Volvo 850 Oil Change
First things first, get together all the tools and parts you will need.



Parts:
7 litres of oil (6 for the non-turbo cars)
Oil filter
Sump plug washer




You may not need the sump plug washer, when I changed my oil it was still perfectly fine but for the sake of a quid I say change it anyway.

What oil to use is a debate which has been gone into again and again and I'm not going to go over old ground again here, you pays your money you takes your choice.

I decided to go for a generic 5W40 Fully Synthetic oil, it meets all the necessary standards for the T5 engine and was good value.



Tools:
17mm socket for the sump plug
Oil filter remover (or a big screwdriver if you're feeling brutal)
Torque wrench
Set of axle stands and a trolley jack / set of ramps
Wheel chocks
Waste oil container
Plenty of rags/kitchen roll/etc

First get the car properly supported, to put it subtly you're going to be working under it and you don't want to be killed......

First thing to be aware of is if you have lowered the car access for the jack is a little bit tight so be careful when sliding it under the car or you could snag something. Position the jack under the front subframe and lift the car just high enough to get the axle stand in place. Gently lower the car onto the stand.



Repeat the process at the other side of the car.



Once the stands are in place chock the rear wheels. Pieces of wood or a half brick will do nearly as well as a set of chocks.



Just in case I also left the jack in place under the subframe just touching the car. It wasn't actually taking any load - as the load is now equally spread across the axle stands if the jack takes any load then you are possibly making the car less stable.



Now the actual oil change.

First run the car for at least five minutes or so to get some warmth into the oil. Even better would be to change the oil immediately after a run. This not only makes the oil thinner which means it flows out of the car more quickly but it means that more of the impurities we want rid of will be in suspension in the oil. The engine will now be at least warm if not hot and the exhaust won't be something you want to touch. Take care!

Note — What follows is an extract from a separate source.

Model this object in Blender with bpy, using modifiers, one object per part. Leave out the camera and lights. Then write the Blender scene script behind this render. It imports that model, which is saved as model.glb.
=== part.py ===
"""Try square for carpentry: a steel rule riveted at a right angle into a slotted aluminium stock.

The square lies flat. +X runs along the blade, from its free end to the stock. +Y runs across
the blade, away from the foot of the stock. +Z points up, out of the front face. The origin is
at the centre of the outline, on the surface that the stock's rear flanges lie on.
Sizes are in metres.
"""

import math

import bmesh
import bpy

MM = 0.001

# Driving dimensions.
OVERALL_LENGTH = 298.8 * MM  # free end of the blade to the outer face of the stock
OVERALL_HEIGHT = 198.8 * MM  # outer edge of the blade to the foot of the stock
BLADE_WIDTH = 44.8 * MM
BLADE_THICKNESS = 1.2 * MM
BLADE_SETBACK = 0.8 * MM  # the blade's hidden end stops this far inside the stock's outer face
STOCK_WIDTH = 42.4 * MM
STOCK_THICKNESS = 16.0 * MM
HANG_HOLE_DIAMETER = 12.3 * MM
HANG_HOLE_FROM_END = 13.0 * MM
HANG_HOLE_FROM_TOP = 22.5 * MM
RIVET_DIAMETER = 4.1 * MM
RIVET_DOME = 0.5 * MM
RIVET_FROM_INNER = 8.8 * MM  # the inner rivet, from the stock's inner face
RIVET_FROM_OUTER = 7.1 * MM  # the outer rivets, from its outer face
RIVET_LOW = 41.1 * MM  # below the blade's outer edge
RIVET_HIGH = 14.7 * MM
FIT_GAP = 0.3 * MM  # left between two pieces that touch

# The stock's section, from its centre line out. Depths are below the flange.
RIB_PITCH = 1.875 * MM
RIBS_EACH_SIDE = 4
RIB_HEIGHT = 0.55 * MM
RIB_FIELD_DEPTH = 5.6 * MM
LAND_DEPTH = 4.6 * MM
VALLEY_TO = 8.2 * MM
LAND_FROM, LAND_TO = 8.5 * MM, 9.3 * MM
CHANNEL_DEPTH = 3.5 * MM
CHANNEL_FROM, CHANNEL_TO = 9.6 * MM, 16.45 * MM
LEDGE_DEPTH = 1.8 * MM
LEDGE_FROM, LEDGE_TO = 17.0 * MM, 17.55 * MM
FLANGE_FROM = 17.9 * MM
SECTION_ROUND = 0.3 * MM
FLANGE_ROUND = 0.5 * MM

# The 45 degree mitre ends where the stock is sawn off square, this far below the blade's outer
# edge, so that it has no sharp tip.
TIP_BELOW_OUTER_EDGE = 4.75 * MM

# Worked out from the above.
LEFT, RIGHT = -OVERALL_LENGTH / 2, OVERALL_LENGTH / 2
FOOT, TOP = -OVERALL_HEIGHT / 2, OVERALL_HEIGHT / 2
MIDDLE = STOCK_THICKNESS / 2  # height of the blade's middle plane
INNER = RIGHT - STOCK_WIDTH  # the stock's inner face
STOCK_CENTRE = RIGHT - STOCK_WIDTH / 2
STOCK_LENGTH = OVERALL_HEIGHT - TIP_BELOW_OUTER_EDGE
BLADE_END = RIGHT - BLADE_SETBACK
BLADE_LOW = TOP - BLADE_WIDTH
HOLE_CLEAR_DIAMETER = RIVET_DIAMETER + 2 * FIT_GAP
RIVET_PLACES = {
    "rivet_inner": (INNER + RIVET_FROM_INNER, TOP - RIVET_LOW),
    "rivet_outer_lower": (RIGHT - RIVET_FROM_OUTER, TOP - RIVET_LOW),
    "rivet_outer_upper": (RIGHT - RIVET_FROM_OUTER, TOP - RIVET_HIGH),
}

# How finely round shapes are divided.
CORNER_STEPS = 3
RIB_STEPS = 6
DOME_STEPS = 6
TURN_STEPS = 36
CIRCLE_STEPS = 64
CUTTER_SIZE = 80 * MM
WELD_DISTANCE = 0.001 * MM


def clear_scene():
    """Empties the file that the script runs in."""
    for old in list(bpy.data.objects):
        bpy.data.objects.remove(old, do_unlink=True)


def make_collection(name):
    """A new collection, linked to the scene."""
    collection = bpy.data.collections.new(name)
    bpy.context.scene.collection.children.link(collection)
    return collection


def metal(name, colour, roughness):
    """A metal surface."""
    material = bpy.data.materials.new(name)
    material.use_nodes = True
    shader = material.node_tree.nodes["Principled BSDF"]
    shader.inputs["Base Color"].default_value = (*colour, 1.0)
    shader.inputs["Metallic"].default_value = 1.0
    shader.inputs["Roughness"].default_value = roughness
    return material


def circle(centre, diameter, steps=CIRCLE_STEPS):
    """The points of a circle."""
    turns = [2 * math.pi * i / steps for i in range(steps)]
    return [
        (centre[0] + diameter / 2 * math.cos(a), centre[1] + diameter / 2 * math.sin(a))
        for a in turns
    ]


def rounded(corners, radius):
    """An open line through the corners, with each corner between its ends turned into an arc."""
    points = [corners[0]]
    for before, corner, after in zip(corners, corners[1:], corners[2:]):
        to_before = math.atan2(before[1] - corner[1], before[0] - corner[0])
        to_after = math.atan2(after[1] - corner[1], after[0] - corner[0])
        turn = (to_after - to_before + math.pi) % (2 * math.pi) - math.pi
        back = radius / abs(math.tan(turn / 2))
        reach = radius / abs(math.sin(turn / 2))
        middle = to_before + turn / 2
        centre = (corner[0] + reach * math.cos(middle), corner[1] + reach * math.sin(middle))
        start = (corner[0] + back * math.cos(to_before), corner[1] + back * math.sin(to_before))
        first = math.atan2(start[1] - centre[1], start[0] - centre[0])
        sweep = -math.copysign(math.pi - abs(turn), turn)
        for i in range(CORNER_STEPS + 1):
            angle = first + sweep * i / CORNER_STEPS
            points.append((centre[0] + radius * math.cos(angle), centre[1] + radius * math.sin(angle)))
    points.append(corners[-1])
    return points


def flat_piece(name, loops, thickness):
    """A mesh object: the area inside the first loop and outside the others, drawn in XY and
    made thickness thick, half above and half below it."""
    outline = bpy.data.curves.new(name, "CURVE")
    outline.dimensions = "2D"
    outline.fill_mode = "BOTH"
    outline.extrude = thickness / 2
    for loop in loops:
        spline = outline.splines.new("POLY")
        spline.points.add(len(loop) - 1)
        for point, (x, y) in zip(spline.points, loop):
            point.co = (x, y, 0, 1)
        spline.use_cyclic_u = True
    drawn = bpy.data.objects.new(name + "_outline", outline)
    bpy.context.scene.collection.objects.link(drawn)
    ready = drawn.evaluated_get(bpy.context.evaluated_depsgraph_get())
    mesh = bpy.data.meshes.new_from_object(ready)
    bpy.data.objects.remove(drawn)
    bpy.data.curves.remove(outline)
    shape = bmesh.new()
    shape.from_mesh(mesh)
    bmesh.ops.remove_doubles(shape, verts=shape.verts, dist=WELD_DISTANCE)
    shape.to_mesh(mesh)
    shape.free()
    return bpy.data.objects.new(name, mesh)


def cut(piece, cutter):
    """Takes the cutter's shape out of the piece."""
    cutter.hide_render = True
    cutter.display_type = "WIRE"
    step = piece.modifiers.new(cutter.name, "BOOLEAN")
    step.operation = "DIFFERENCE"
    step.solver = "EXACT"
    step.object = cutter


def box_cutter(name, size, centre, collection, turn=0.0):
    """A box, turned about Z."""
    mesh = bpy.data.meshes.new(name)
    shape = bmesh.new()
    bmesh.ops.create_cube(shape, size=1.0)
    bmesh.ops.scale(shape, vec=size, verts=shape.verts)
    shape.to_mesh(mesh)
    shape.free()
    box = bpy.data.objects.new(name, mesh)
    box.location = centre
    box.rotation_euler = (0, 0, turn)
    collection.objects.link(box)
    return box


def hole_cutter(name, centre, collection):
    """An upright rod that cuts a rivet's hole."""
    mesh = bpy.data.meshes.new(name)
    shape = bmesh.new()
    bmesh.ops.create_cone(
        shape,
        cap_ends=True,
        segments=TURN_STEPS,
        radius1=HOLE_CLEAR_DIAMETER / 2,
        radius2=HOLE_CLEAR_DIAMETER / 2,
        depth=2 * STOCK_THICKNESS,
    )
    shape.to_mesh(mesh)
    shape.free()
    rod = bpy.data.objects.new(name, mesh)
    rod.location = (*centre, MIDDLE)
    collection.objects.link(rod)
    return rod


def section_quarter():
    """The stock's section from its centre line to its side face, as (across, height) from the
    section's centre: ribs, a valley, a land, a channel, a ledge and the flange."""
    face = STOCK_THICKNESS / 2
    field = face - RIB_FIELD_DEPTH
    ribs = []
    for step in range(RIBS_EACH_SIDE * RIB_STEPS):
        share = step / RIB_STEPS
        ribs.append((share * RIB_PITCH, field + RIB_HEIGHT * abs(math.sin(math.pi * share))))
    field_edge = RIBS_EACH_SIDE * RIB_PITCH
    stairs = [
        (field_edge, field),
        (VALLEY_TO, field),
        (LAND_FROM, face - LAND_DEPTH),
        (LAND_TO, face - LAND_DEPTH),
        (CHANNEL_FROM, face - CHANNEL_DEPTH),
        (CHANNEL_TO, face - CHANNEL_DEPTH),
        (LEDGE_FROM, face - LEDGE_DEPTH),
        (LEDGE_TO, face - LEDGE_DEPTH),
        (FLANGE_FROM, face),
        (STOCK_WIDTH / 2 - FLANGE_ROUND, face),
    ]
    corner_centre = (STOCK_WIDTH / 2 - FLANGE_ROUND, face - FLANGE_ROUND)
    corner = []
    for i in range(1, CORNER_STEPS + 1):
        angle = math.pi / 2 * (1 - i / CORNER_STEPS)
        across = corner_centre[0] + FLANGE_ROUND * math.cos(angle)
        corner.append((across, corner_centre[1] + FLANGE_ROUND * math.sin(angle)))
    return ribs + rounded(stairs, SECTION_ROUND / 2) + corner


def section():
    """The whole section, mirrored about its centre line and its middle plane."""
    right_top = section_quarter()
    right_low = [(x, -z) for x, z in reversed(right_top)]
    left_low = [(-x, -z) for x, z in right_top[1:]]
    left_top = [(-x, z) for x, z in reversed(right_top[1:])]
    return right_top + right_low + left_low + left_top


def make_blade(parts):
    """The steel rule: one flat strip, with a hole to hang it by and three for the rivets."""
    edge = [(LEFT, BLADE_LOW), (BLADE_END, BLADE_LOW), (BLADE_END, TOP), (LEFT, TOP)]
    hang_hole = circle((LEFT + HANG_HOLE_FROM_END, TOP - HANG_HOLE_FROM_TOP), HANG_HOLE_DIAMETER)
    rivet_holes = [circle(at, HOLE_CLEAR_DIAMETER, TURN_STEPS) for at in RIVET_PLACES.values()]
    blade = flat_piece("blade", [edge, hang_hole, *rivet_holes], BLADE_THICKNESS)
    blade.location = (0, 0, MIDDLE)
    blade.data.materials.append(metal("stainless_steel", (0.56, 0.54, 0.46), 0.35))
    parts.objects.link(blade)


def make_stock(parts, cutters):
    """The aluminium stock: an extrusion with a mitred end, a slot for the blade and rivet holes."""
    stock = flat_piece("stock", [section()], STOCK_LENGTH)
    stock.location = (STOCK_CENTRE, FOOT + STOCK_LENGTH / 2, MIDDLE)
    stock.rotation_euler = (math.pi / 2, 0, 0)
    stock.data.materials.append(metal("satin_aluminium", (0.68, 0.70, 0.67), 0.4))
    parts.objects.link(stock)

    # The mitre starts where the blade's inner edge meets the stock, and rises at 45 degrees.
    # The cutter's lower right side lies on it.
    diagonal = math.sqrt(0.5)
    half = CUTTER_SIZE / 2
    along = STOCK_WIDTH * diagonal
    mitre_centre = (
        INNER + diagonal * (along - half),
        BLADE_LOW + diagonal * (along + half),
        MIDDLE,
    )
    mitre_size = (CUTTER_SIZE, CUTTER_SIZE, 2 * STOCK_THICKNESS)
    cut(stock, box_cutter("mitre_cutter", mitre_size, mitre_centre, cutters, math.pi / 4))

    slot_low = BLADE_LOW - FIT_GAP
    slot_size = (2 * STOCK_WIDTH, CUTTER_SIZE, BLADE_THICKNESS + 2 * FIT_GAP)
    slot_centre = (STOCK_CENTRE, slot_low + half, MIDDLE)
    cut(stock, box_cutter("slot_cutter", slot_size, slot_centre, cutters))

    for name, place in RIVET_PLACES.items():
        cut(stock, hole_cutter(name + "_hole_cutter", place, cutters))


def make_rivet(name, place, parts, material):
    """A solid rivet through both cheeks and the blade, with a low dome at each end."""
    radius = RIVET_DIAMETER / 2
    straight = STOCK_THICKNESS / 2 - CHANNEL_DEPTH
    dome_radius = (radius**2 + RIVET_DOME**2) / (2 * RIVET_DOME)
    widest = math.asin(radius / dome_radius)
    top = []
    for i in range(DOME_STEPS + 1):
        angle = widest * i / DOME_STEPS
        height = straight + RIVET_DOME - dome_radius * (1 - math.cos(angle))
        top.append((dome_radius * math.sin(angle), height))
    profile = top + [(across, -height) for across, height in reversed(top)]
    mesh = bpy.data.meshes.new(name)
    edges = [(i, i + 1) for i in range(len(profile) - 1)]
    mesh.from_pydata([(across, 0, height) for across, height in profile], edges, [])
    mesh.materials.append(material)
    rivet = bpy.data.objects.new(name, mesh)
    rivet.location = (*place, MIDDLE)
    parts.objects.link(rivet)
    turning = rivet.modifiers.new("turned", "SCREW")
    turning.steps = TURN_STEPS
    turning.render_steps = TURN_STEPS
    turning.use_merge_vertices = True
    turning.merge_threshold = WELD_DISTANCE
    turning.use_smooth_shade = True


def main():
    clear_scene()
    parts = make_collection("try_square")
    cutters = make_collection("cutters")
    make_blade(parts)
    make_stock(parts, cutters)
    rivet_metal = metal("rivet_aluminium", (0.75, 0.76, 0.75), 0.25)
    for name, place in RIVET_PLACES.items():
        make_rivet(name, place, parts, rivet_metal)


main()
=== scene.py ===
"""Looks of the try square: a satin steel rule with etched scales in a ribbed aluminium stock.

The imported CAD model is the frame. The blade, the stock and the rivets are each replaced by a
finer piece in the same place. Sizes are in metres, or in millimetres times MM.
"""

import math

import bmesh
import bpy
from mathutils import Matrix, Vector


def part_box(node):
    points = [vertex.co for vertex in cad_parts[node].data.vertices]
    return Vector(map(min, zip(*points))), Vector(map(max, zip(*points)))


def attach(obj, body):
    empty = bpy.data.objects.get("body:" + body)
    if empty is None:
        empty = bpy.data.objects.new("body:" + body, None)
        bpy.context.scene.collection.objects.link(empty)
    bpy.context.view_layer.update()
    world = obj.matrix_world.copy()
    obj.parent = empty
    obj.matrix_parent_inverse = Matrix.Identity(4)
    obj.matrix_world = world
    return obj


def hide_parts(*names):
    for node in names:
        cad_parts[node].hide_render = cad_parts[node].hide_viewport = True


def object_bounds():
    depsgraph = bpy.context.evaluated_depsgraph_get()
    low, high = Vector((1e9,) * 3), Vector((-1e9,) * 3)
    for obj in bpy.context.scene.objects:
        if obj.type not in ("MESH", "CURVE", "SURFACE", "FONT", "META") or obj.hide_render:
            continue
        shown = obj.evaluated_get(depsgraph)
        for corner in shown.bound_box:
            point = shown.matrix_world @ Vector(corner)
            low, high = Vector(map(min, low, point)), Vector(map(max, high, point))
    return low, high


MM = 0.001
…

Using the 17mm socket turn the sump plug just until it moves. Remember : Righty Tighty, Lefty Loosey. Once you have freed the sump plug you can turn it by hand.

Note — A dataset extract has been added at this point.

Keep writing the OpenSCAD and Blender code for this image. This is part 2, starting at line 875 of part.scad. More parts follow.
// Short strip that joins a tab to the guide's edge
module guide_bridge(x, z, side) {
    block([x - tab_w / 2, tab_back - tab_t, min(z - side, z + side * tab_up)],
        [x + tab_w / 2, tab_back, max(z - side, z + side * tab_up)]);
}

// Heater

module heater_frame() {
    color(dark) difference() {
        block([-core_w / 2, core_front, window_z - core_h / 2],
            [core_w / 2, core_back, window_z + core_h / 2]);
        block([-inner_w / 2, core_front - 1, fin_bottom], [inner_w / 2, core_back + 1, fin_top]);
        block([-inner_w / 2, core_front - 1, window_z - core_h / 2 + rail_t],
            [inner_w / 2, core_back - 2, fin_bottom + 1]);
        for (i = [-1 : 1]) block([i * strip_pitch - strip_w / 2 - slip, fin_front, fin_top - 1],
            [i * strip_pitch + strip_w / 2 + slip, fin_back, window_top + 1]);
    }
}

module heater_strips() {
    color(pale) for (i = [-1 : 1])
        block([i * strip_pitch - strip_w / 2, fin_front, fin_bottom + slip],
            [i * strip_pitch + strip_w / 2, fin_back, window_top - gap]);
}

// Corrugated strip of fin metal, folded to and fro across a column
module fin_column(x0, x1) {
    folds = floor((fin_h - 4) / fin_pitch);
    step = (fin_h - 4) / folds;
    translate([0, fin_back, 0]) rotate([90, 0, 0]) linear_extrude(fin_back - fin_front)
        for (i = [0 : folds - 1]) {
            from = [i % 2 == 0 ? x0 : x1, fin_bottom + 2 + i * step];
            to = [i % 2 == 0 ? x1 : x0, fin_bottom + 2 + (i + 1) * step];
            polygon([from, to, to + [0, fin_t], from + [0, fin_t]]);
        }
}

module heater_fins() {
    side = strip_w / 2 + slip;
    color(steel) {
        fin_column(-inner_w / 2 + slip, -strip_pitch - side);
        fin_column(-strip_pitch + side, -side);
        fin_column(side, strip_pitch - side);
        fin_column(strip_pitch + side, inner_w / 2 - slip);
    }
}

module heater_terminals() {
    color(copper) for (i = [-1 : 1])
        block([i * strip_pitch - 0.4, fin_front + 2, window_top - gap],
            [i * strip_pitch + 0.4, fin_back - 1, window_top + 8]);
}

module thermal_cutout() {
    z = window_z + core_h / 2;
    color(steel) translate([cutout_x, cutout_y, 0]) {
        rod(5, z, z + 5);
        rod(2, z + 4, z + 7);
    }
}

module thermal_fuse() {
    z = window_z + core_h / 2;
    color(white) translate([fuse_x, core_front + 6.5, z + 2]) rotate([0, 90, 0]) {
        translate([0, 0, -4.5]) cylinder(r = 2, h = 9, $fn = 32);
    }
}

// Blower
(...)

Turn it carefully until you feel the plug coming loose then be ready to move the plug and your hand away quickly or you'll get a stream of hot oil running up your arm. Also make sure you have your waste oil container in place.

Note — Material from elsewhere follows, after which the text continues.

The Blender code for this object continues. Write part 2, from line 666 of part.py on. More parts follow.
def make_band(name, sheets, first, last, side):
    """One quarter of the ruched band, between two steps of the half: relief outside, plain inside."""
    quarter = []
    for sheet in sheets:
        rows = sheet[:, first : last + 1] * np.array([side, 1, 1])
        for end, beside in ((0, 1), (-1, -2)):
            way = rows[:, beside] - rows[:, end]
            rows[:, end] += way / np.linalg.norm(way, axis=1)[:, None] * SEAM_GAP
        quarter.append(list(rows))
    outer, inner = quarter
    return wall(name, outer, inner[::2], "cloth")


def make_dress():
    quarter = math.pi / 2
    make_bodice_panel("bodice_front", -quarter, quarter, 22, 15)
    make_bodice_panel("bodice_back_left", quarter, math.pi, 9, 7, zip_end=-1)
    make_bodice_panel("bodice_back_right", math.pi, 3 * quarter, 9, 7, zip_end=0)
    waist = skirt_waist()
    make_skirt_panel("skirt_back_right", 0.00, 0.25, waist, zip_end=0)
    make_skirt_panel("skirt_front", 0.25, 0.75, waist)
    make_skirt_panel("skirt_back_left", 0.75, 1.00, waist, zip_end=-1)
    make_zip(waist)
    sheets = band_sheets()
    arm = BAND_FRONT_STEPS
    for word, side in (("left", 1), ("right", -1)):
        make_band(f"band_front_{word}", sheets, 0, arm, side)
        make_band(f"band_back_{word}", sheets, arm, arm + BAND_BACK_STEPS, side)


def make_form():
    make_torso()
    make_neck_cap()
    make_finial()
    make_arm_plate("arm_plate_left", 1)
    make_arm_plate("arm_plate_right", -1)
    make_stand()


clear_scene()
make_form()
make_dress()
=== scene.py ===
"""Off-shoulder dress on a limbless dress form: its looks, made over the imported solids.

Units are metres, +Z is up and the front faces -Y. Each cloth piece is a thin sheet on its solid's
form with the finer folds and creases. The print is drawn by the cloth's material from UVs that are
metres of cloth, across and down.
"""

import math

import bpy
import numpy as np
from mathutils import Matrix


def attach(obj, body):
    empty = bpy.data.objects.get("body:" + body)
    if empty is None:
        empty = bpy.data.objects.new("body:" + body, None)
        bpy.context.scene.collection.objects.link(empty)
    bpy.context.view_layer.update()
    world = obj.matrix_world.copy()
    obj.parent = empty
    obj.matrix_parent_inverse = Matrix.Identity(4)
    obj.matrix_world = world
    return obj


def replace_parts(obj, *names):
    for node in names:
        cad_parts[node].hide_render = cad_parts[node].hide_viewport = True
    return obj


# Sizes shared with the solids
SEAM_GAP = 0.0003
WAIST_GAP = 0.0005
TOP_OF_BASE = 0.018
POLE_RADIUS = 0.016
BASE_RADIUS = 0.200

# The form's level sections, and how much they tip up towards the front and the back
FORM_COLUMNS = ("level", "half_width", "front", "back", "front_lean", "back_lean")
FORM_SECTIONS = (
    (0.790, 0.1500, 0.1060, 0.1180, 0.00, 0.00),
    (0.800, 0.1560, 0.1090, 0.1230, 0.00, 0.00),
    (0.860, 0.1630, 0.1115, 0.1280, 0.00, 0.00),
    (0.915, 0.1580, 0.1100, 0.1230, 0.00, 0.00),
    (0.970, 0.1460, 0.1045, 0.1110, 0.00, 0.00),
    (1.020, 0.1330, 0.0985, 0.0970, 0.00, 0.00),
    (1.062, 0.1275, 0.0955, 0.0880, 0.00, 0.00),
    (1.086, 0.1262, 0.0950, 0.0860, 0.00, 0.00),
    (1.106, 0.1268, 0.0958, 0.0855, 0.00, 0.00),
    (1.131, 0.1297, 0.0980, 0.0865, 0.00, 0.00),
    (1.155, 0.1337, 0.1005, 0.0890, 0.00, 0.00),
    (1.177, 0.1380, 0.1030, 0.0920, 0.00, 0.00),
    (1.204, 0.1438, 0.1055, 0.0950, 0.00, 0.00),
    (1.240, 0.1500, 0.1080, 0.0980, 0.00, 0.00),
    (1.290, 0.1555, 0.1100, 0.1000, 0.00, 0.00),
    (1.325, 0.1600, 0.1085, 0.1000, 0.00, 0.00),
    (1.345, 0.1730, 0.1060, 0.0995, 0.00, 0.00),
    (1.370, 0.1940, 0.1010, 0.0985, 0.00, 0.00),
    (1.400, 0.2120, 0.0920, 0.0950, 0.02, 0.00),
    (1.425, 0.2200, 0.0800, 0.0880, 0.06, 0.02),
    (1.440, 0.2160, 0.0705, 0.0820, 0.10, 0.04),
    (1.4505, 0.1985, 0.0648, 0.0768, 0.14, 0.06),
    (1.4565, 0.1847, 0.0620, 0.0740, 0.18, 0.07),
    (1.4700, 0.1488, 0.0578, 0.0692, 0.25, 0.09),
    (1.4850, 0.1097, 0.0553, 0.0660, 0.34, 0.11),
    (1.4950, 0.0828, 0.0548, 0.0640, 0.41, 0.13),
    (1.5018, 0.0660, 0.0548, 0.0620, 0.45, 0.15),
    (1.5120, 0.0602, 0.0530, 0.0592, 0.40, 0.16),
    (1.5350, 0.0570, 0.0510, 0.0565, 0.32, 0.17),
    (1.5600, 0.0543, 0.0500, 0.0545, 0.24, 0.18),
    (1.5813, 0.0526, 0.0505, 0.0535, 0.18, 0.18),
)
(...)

The oil will initially come out with some force and would hit the ground about a foot to half a foot behind the sump plug so keep this in mind when positioning your container. As the oil empties out of the car the flow will slacken off quite quickly so keep checking and be ready to move your container as necessary.



Remove the oil filler cap and pull the dipstick up a couple of inches and the oil will drain a bit faster. The oil will take ten to fifteen minutes to drain completely.



Now onto the filter....

On the 5cyl petrol 850's the oil filter is on the bottom of the engine mounted vertically. This makes getting to it a doddle. However when you remove the filter you are still going to get a good amount of oil coming out of the filter mounting so be prepared for this.

Use the oil filter removal tool to loosen the oil filter - once it has loosened a bit it can easily be turned by hand.



Remove the oil filter (be ready for quite a bit of oil leakage) and then clean up the mounting point. Make sure whatever you use to do this won't leave bits of fabric etc behind, you don't want that in your engine....



Once all the oil has drained from the engine you can fit the new filter and replace the sump plug.



Take the new oil filter and smear a small amount of clean new oil around the sealing gasket.



Screw the oil filter into place by hand. No tools are needed to fit the oil filter, hand tightening is perfectly fine.

Replace the washer on the sump plug and screw the plug back into the block. Hand tighten it and then finish off with the torque wrench set to 35 Nm.



Lower the car back to the ground.

Fill the engine with oil. You really don't want to forget this bit Mmmmm amber nectar.....



Mr Haynes says the T5 takes 6.2 litres of oil and non-turbo cars take 5.3 litres. I plonked a full 5 litre bottle into my T5, waited 5 minutes and the oil level on the dipstick was just above the min mark so that seems accurate to me. Once the car has the correct amount of oil in it (hopefully rather more than in the pic below - I added another litre after that!) you can start the engine.



The oil pressure light should go out almost immediately. Don't risk your engine, if the oil pressure light stays on for more than a couple of seconds longer than usual switch off and find out what's wrong.

Run the engine for five or ten minutes. Check for leaks from the filter or sump plug. If there aren't any then job done.

Sorry the car is so filthy in the photos, I went and washed it as soon as I'd changed the oil!